You should edit the English version of Wikipedia to correct the text of the points you made, above.

My comment about Buxtehude sounding similar was in overall melodic impression--from a 50,000 ft viewpoint...not having heard Pachelbel's organ compositions first. I'm aware that the two composers sound different, but I had to listen for a while to hear what those differences are. I'm still not sure that I could reliably pick out one or the other from a blind position (not first knowing the compositions and who composed what), but I could probably listen and provide an educated guess knowing what to listen for.

And from my experiences watching organists (like my mother did) orchestrate their performances, it really depends on the selections available on the particular organ being used itself and which stops are pulled in for the piece at hand by the organist.

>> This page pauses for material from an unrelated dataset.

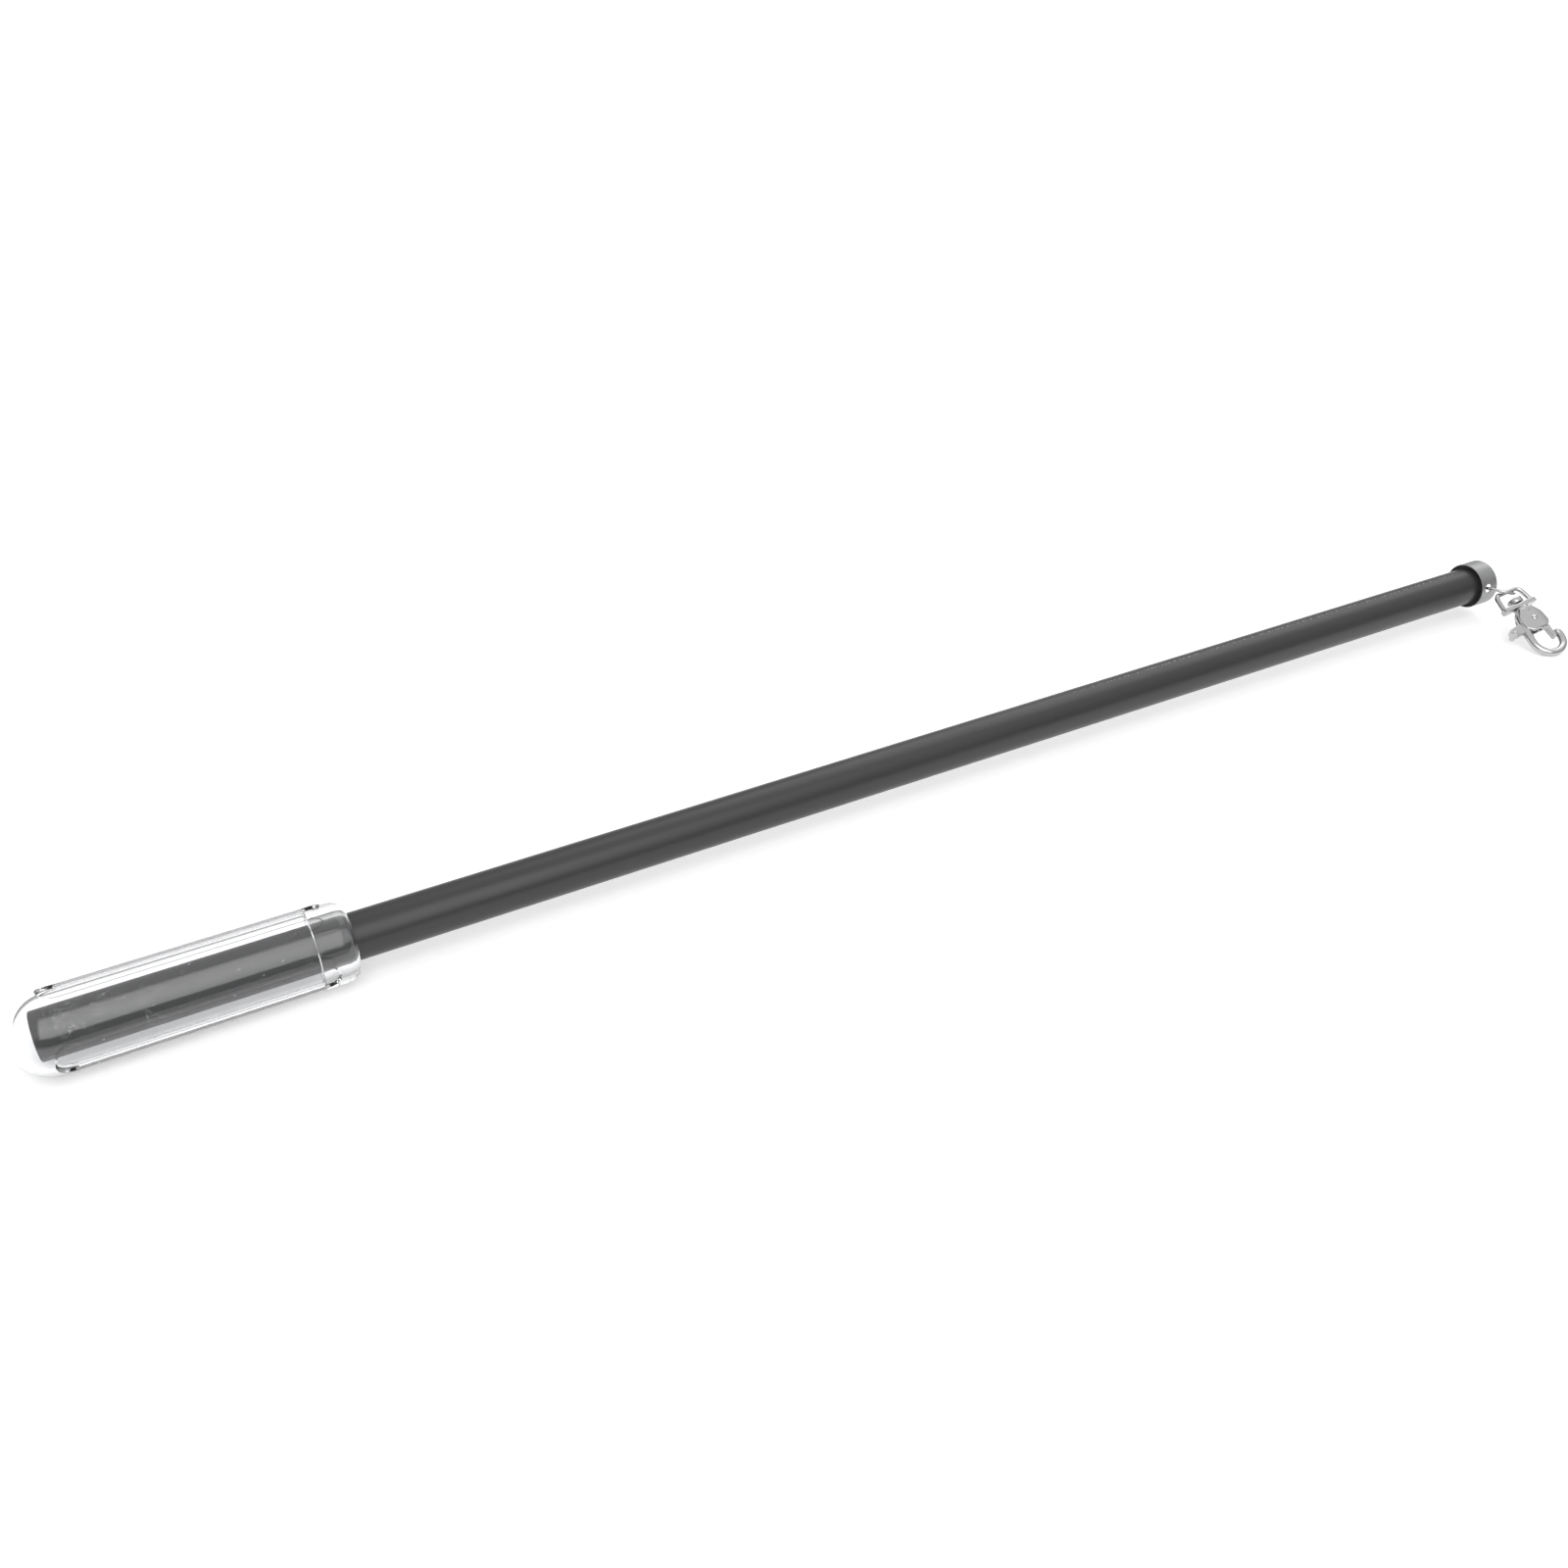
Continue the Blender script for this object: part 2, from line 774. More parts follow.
@dataclass(frozen=True)
class BlackRubber:
    """Matte black packing with a fine dusty grain."""

    name: str
    colour: tuple[float, float, float]
    roughness: float

    def make(self, groups: Groups) -> bpy.types.Material:
        """Builds the material.

        Args:
            groups: The shared node groups.

        Returns:
            The material.
        """
        material, n, shader = start_material(self.name)
        dust = use_group(n, groups.specks, Scale=2400.0, Size=0.25, Share=0.15)
        base = n.mix(n.math("MULTIPLY", dust.outputs[0], 0.25), opaque(self.colour),
                     (0.12, 0.12, 0.12, 1.0))
        n.link(base, shader.inputs["Base Color"])
        clouds = use_group(n, groups.mottle, Scale=500.0, Amount=0.12)
        n.link(n.math("MULTIPLY", clouds.outputs[0], self.roughness), shader.inputs["Roughness"])
        bump(n, shader, clouds.outputs[0], 1e-5)
        return material


# ---------------------------------------------------------------- pieces


def finish_piece(piece: bpy.types.Object, material: bpy.types.Material, body: Body, slot: str,
                 *nodes: str) -> None:
    """Dresses a piece and gives it its body, its slot and the nodes that it stands for.

    Args:
        piece: The piece.
        material: Its material.
        body: The body that it rides on.
        slot: The record's material slot.
        nodes: The CAD nodes that it replaces.
    """
    piece.data.materials.clear()
    piece.data.materials.append(material)
    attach(piece, body.value)
    if nodes:
        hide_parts(*nodes)
    LOG.info("%s: %d faces on %s", piece.name, len(piece.data.polygons), body.value)


def dress_node(name: str, material: bpy.types.Material) -> None:
    """Gives a kept CAD node a material of its own."""
    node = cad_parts[name]
    node.data.materials.clear()
    node.data.materials.append(material)
    LOG.info("%s: kept, %s", name, material.name)


@dataclass
class Wand:
    """The tube and the fluted clear grip pressed on it."""

    tube_r: float = 6.0
    tube_wall: float = 0.8
    tube_from: float = -453.5
    tube_to: float = -0.7
    rim_round: float = 0.12
    tip_x: float = -460.1
    mouth_x: float = -382.5
    grip_r: float = 10.2
    bore_r: float = 6.06
    lip_r: float = 6.56
    cavity_r: float = 8.3
    collar_len: float = 9.0
    flutes: int = 3
    flute_w: float = 8.7
    flute_deep: float = 0.9
    flute_inset: float = 5.4
    flute_in_dome: float = 1.0
    flute_angle: float = -12.0
    flute_wall: float = 0.34
    hollow_round: float = 0.35
    edge_round: float = 0.05
    fine_step: float = 0.13
    margin: float = 0.8

    def tube(self) -> bpy.types.Object:
        """Turns the tube: outer wall, rounded rims and inner wall in one closed profile."""
        r, w, e = self.tube_r, self.tube_wall, self.rim_round
        a, b = self.tube_from, self.tube_to
        profile = np.concatenate([
            run((a + e, r), (b - e, r), 40),
            arc((b - e, r - e), e, 90, 0, 4),
            arc((b - e, r - w + e), e, 0, -90, 4),
            run((b - e, r - w), (a + e, r - w), 12),
            arc((a + e, r - w + e), e, 270, 180, 4),
            arc((a + e, r - e), e, 180, 90, 4)[:-1],
        ])
        return Shell().patch(lathe(profile, 128), close=True).build("tube_shell", 60.0)

    def stations(self) -> np.ndarray:
        """Gives the grip's outer profile: dome, side, shoulder and lip.

        Its stations are fine_step apart where the flutes' ends lie, and sparser elsewhere.

        Returns:
            Rows of station and radius, from the dome's pole to the bore's rim.
        """
        r, round_r = self.grip_r, self.grip_r - self.lip_r
        start = self.tip_x + r
        near = start - self.flute_in_dome
        end_run = self.flute_w / 2 + 1.2
        stop = self.mouth_x - round_r
        last = self.mouth_x - self.flute_inset
        reach = math.degrees(math.acos((near - self.margin - self.tip_x - r) / -r))
        dome = arc((start, 0.0), r, 180.0, 180.0 - reach, 22)[:-1]
        dome[0, 1] = 0.0
        xs = np.concatenate([
            np.arange(near - self.margin, near + end_run, self.fine_step),
            np.linspace(near + end_run, last - end_run, 26)[:-1],
            np.arange(last - end_run, min(last + self.margin, stop), self.fine_step)])
        base = np.where(xs < start, np.sqrt(np.maximum(r * r - (xs - start) ** 2, 0.0)), r)
        body = np.stack([xs, base], axis=1)
        if stop > xs[-1] + 0.05:
            body = np.concatenate([body, [[stop, r]]])
        shoulder = arc((stop, self.lip_r), round_r, 90, 0, 14)[1:]
        lip = run((self.mouth_x, self.lip_r - self.edge_round),
                  (self.mouth_x, self.bore_r + self.edge_round), 3)
        return np.concatenate([dome, body, shoulder, lip])

    def angles(self) -> np.ndarray:
        """Gives the columns' angles in degrees, closer together at the flutes' walls."""
        half = math.degrees(math.asin(self.flute_w / 2 / self.grip_r))
        fine, within, beyond = 0.4, 4.4, 0.8
        cuts = []
        for i in range(self.flutes):
            middle = self.flute_angle + i * 360.0 / self.flutes
            cuts.append(np.concatenate([
                np.arange(-half - beyond, -half + within, fine),
                np.linspace(-half + within, half - within, 30)[1:-1],
                np.arange(half - within, half + beyond, fine),
                np.linspace(half + 0.9, 360.0 / self.flutes - half - 0.9, 46)[:-1]]) + middle)
        return np.concatenate(cuts)

    def grip(self) -> bpy.types.Object:
        """Makes the clear grip as one closed surface of station s and angle a.

        Outside, the radius is r(s) of the turned profile. Inside a flute it eases over the
        wall's width to the floor's radius, round the same axis, by a smooth step of the
        distance to the flute's stadium-shaped edge. Inside, the surface runs back along the
        collar that grips the tube and the wider hollow, and ends in the hollow's own dome.

        Returns:
            The grip.
        """
        outer = self.stations()
        angles = np.radians(self.angles())
        x = np.repeat(outer[:, :1], len(angles), axis=1)
        r = np.repeat(outer[:, 1:2], len(angles), axis=1)
        half = self.flute_w / 2
        low = self.tip_x + self.grip_r - self.flute_in_dome + half
        high = self.mouth_x - self.flute_inset - half
        floor = self.grip_r - self.flute_deep
        for i in range(self.flutes):
            off = angles - math.radians(self.flute_angle + i * 360.0 / self.flutes)
            off = (off + np.pi) % (2.0 * np.pi) - np.pi
            side = self.grip_r * np.sin(off)[None, :]
            along = np.maximum(np.maximum(low - x, x - high), 0.0)
            inward = half - np.hypot(along, side)
            inward = np.where(np.cos(off)[None, :] > 0.6, inward, -1.0)
            blend = smooth_step(inward / self.flute_wall)
            r = np.where(blend > 0.0, r + (np.minimum(floor, r) - r) * blend, r)
        skin = np.stack([x, -r * np.cos(angles), r * np.sin(angles)], axis=-1)
        collar, hollow, e = self.mouth_x - self.collar_len, self.cavity_r, self.hollow_round
        middle, mouth, b, c = self.tip_x + self.grip_r, self.mouth_x, self.bore_r, self.edge_round
        bore = np.concatenate([
            [[mouth, b + c], [mouth - c, b]],
            run((mouth - 0.4, b), (collar + 0.1, b), 4),
            [[collar, b + 0.1]],
            arc((collar - e, hollow - e), e, 0, 90, 5),
            run((collar - 1.2, hollow), (middle, hollow), 8),
            arc((middle, 0.0), hollow, 90, 180, 24)])
        bore[-1, 1] = 0.0
        bx, br = bore[:, :1], bore[:, 1:2]
        inner = np.stack([np.repeat(bx, len(angles), axis=1), -br * np.cos(angles),
                          br * np.sin(angles)], axis=-1)
        return Shell().patch(np.concatenate([skin, inner])).build("clear_grip", 50.0)

    def build(self, paint: bpy.types.Material, clear: bpy.types.Material) -> None:
        """Builds and dresses the tube and the grip.

        Args:
            paint: The tube's finish.
            clear: The grip's finish.
        """
        finish_piece(self.tube(), paint, Body.WAND, "tube", "tube")
        finish_piece(self.grip(), clear, Body.WAND, "grip", "grip")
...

So unless the organist is playing on a period organ from each region, the listeners may not hear big differences in composition balance

[Many people may not know that many classical pipe organ compositions have no indications of pipe ranks to be used for playing particular compositions--only the performing organist's prerogative. J.S. Bach was typical in this regard. You can hear this clearly with American organists--some of them "push the envelope"--such as Virgil Fox and in particular...Cameron Carpenter...to a much greater degree (and I'd add that it's probably well past the point of credibility).] :yikes:

Chris
 
If you like jazz music, there's a Chesky recording called "New York Reunion" by McCoy Tyner with Joe Henderson, Ron Carter and Al Foster (an all star group). It was recorded live to digital by Bob Katz. It sounds pretty amazing on a really clean and powerful system, and truly awful on most stereo playback systems. It's very strange how this particular recording makes lesser hi-fi systems sound so thin and wiry, while really good systems sound spacious, punchy and dynamic. This is not a 'plush', comfortable recording. But it does make for a good system test, in my opinion.